A key element of host antiviral defence is cell intrinsic immunity, driven by an array of interferon stimulated genes (ISGs), few of which have been properly characterised. However, the breadth of ISG antiviral mechanisms suggests this gene network can target nearly every stage of a viral life cycle.
Respiratory syncytial virus (RSV) is responsible for a vast number of infections, primarily in infants. Intriguingly, most infants requiring hospitalisation with a severe RSV infection present with no known risk factor. It was hypothesised that ISGs induced by RSV infection represent potential genetic risk factors that could influence virus control and disease severity between individuals.

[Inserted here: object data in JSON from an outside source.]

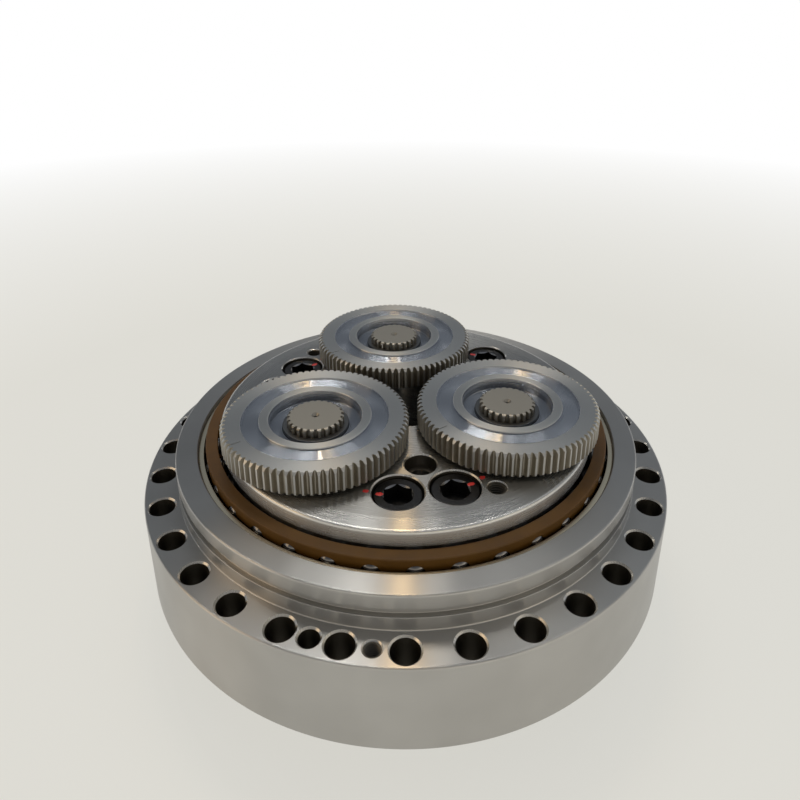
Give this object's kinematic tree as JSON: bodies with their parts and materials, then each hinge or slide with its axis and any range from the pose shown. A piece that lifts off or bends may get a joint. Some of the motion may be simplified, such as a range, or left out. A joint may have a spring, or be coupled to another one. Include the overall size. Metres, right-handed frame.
{
  "type": "cycloidal reducer",
  "caption": "Two-stage cycloidal reducer: flanged round case with bolt circle, turning carrier with spur gears on crankshafts, cycloid discs and ball bearings inside.",
  "frame": {"origin": "centre of the output face, on the reducer's axis", "axes": "+Z along the axis towards the input gears, +X and +Y across the case"},
  "size_m": [0.3699, 0.37, 0.147],
  "materials": {
    "case_steel": "turned satin",
    "carrier_steel": "ground",
    "gear_steel": "turned satin",
    "shaft_steel": "matt",
    "disc_steel": "ground",
    "bearing_steel": "polished",
    "race_steel": "ground",
    "spring_steel": "phosphated",
    "black_oxide": "oiled black oxide",
    "brown_cage": "oiled",
    "seal_rubber": "smooth"
  },
  "bodies": {
    "case": {"case": "case_steel", "ring_pins": "bearing_steel", "input_bearing_outer_race": "race_steel", "output_bearing_outer_race": "race_steel", "oil_seal": "seal_rubber"},
    "carrier": {"carrier_plate": "carrier_steel", "output_flange": "carrier_steel", "carrier_bolts": "black_oxide", "bolt_washers": "spring_steel", "locating_pins": "shaft_steel", "upper_bearing_cups": "race_steel", "lower_bearing_cups": "race_steel", "cup_retaining_rings": "spring_steel"},
    "input_ball_set": {"input_bearing_balls": "bearing_steel", "input_bearing_cage": "brown_cage"},
    "output_ball_set": {"output_bearing_balls": "bearing_steel", "output_bearing_cage": "brown_cage"},
    "crank_1": {"crankshaft_1": "shaft_steel", "spur_gear_1": "gear_steel", "gear_retaining_ring_1": "spring_steel", "bearing_cones_1": "race_steel", "thrust_washers_1": "bearing_steel"},
    "taper_set_1": {"taper_rollers_1": "bearing_steel", "taper_cages_1": "spring_steel"},
    "needle_set_1_lower": {"needles_1_lower": "bearing_steel", "needle_cage_1_lower": "spring_steel"},
    "needle_set_1_upper": {"needles_1_upper": "bearing_steel", "needle_cage_1_upper": "spring_steel"},
    "crank_2": {"crankshaft_2": "shaft_steel", "spur_gear_2": "gear_steel", "gear_retaining_ring_2": "spring_steel", "bearing_cones_2": "race_steel", "thrust_washers_2": "bearing_steel"},
    "taper_set_2": {"taper_rollers_2": "bearing_steel", "taper_cages_2": "spring_steel"},
    "needle_set_2_lower": {"needles_2_lower": "bearing_steel", "needle_cage_2_lower": "spring_steel"},
    "needle_set_2_upper": {"needles_2_upper": "bearing_steel", "needle_cage_2_upper": "spring_steel"},
    "crank_3": {"crankshaft_3": "shaft_steel", "spur_gear_3": "gear_steel", "gear_retaining_ring_3": "spring_steel", "bearing_cones_3": "race_steel", "thrust_washers_3": "bearing_steel"},
    "taper_set_3": {"taper_rollers_3": "bearing_steel", "taper_cages_3": "spring_steel"},
    "needle_set_3_lower": {"needles_3_lower": "bearing_steel", "needle_cage_3_lower": "spring_steel"},
    "needle_set_3_upper": {"needles_3_upper": "bearing_steel", "needle_cage_3_upper": "spring_steel"},
    "disc_lower": {"cycloid_disc_lower": "disc_steel"},
    "disc_upper": {"cycloid_disc_upper": "disc_steel"}
  },
  "joints": [
    {"name": "carrier_spin", "type": "hinge", "parent": "case", "child": "carrier", "pos_m": [0, 0, 0.0655], "axis": [0, 0, 1], "continuous": true},
    {"name": "input_ball_set_spin", "type": "hinge", "parent": "case", "child": "input_ball_set", "pos_m": [0, 0, 0.108], "axis": [0, 0, 1], "continuous": true},
    {"name": "output_ball_set_spin", "type": "hinge", "parent": "case", "child": "output_ball_set", "pos_m": [0, 0, 0.023], "axis": [0, 0, 1], "continuous": true},
    {"name": "crank_1_spin", "type": "hinge", "parent": "carrier", "child": "crank_1", "pos_m": [-0.00979, 0.07436, 0.0655], "axis": [0, 0, 1], "continuous": true},
    {"name": "taper_set_1_spin", "type": "hinge", "parent": "carrier", "child": "taper_set_1", "pos_m": [-0.00979, 0.07436, 0.0655], "axis": [0, 0, 1], "continuous": true},
    {"name": "needle_set_1_lower_spin", "type": "hinge", "parent": "crank_1", "child": "needle_set_1_lower", "pos_m": [-0.00759, 0.07436, 0.0537], "axis": [0, 0, 1], "continuous": true},
    {"name": "needle_set_1_upper_spin", "type": "hinge", "parent": "crank_1", "child": "needle_set_1_upper", "pos_m": [-0.01199, 0.07436, 0.0773], "axis": [0, 0, 1], "continuous": true},
    {"name": "crank_2_spin", "type": "hinge", "parent": "carrier", "child": "crank_2", "pos_m": [-0.0595, -0.04566, 0.0655], "axis": [0, 0, 1], "continuous": true},
    {"name": "taper_set_2_spin", "type": "hinge", "parent": "carrier", "child": "taper_set_2", "pos_m": [-0.0595, -0.04566, 0.0655], "axis": [0, 0, 1], "continuous": true},
    {"name": "needle_set_2_lower_spin", "type": "hinge", "parent": "crank_2", "child": "needle_set_2_lower", "pos_m": [-0.0573, -0.04566, 0.0537], "axis": [0, 0, 1], "continuous": true},
    {"name": "needle_set_2_upper_spin", "type": "hinge", "parent": "crank_2", "child": "needle_set_2_upper", "pos_m": [-0.0617, -0.04566, 0.0773], "axis": [0, 0, 1], "continuous": true},
    {"name": "crank_3_spin", "type": "hinge", "parent": "carrier", "child": "crank_3", "pos_m": [0.06929, -0.0287, 0.0655], "axis": [0, 0, 1], "continuous": true},
    {"name": "taper_set_3_spin", "type": "hinge", "parent": "carrier", "child": "taper_set_3", "pos_m": [0.06929, -0.0287, 0.0655], "axis": [0, 0, 1], "continuous": true},
    {"name": "needle_set_3_lower_spin", "type": "hinge", "parent": "crank_3", "child": "needle_set_3_lower", "pos_m": [0.07149, -0.0287, 0.0537], "axis": [0, 0, 1], "continuous": true},
    {"name": "needle_set_3_upper_spin", "type": "hinge", "parent": "crank_3", "child": "needle_set_3_upper", "pos_m": [0.06709, -0.0287, 0.0773], "axis": [0, 0, 1], "continuous": true},
    {"name": "disc_lower_spin", "type": "hinge", "parent": "crank_1", "child": "disc_lower", "pos_m": [-0.00759, 0.07436, 0.0537], "axis": [0, 0, 1], "continuous": true},
    {"name": "disc_upper_spin", "type": "hinge", "parent": "crank_1", "child": "disc_upper", "pos_m": [-0.01199, 0.07436, 0.0773], "axis": [0, 0, 1], "continuous": true}
  ],
  "couplings": [
    {"joint": "carrier_spin", "follows": "crank_1_spin", "ratio": -0.025},
    {"joint": "input_ball_set_spin", "follows": "crank_1_spin", "ratio": -0.012},
    {"joint": "output_ball_set_spin", "follows": "crank_1_spin", "ratio": -0.012},
    {"joint": "taper_set_1_spin", "follows": "crank_1_spin", "ratio": 0.44},
    {"joint": "needle_set_1_lower_spin", "follows": "crank_1_spin", "ratio": -0.559},
    {"joint": "needle_set_1_upper_spin", "follows": "crank_1_spin", "ratio": -0.559},
    {"joint": "crank_2_spin", "follows": "crank_1_spin", "ratio": 1},
    {"joint": "taper_set_2_spin", "follows": "crank_1_spin", "ratio": 0.44},
    {"joint": "needle_set_2_lower_spin", "follows": "crank_1_spin", "ratio": -0.559},
    {"joint": "needle_set_2_upper_spin", "follows": "crank_1_spin", "ratio": -0.559},
    {"joint": "crank_3_spin", "follows": "crank_1_spin", "ratio": 1},
    {"joint": "taper_set_3_spin", "follows": "crank_1_spin", "ratio": 0.44},
    {"joint": "needle_set_3_lower_spin", "follows": "crank_1_spin", "ratio": -0.559},
    {"joint": "needle_set_3_upper_spin", "follows": "crank_1_spin", "ratio": -0.559},
    {"joint": "disc_lower_spin", "follows": "crank_1_spin", "ratio": -1},
    {"joint": "disc_upper_spin", "follows": "crank_1_spin", "ratio": -1}
  ]
}
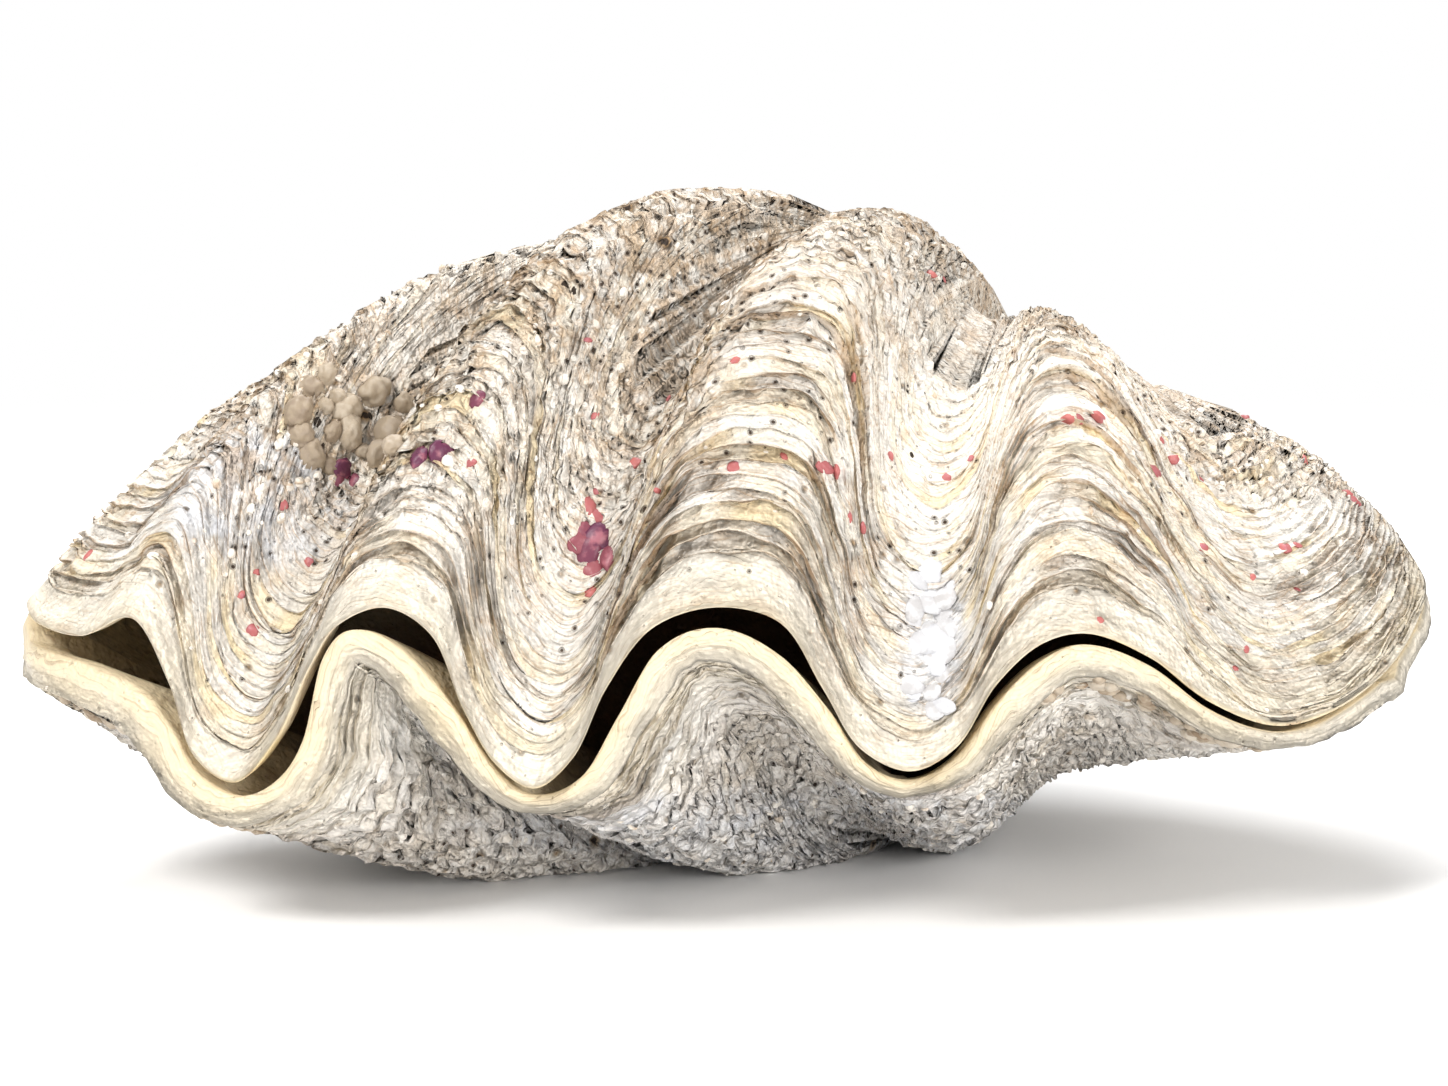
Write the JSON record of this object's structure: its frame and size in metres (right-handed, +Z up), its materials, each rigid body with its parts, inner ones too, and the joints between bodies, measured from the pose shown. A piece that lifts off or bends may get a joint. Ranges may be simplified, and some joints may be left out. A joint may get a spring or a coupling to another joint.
{
  "type": "giant clam shell",
  "caption": "Closed giant clam shell: an upper and a lower valve with deep waving folds, stepped growth ledges and a hollow inside, joined by a dried hinge strip.",
  "frame": {"origin": "middle of the footprint's bounding box, on the floor that the lower valve rests on", "axes": "+X along the shell's length, to the right when the gaping edge faces the viewer; -Y towards the gaping edge; +Z up"},
  "size_m": [0.3022, 0.1922, 0.1463],
  "materials": {
    "upper_shell": "chalky weathered shell, warm bone white with tan crevices, cream glossy lip",
    "lower_shell": "chalky weathered shell, greyer white, cream glossy lip",
    "ligament": "dry dark-brown horny strip"
  },
  "bodies": {
    "root": {"upper_valve": "upper_shell", "lower_valve": "lower_shell", "hinge_ligament": "ligament"}
  },
  "joints": []
}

The IFN-induced transmembrane (IFITM) family of ISGs are broadly antiviral and thought to target virus entry. The data presented here expand our understanding of IFITM1 function by demonstrating that antiviral activity is dependent upon plasma membrane localisation. The in vivo relevance of IFITM1 was also probed in a monogenic knockout mouse model, for the first time demonstrating that the loss of IFITM1 alone is sufficient to result in a loss of viral control and enhanced disease severity.
Next, the role of IFN-induced protein 44 (IFI44) proteins was explored as these ISGs are especially poorly characterised and are highly induced by RSV infection. There are conflicting data on the antiviral activity of IFI44 and IFI44L during RSV infection. This study presents evidence that these genes are antiviral, impacting an early point of the viral life cycle associated with reduced polymerase activity. Finally, the loss of IFI44 in vivo was shown to result in increased RSV disease severity.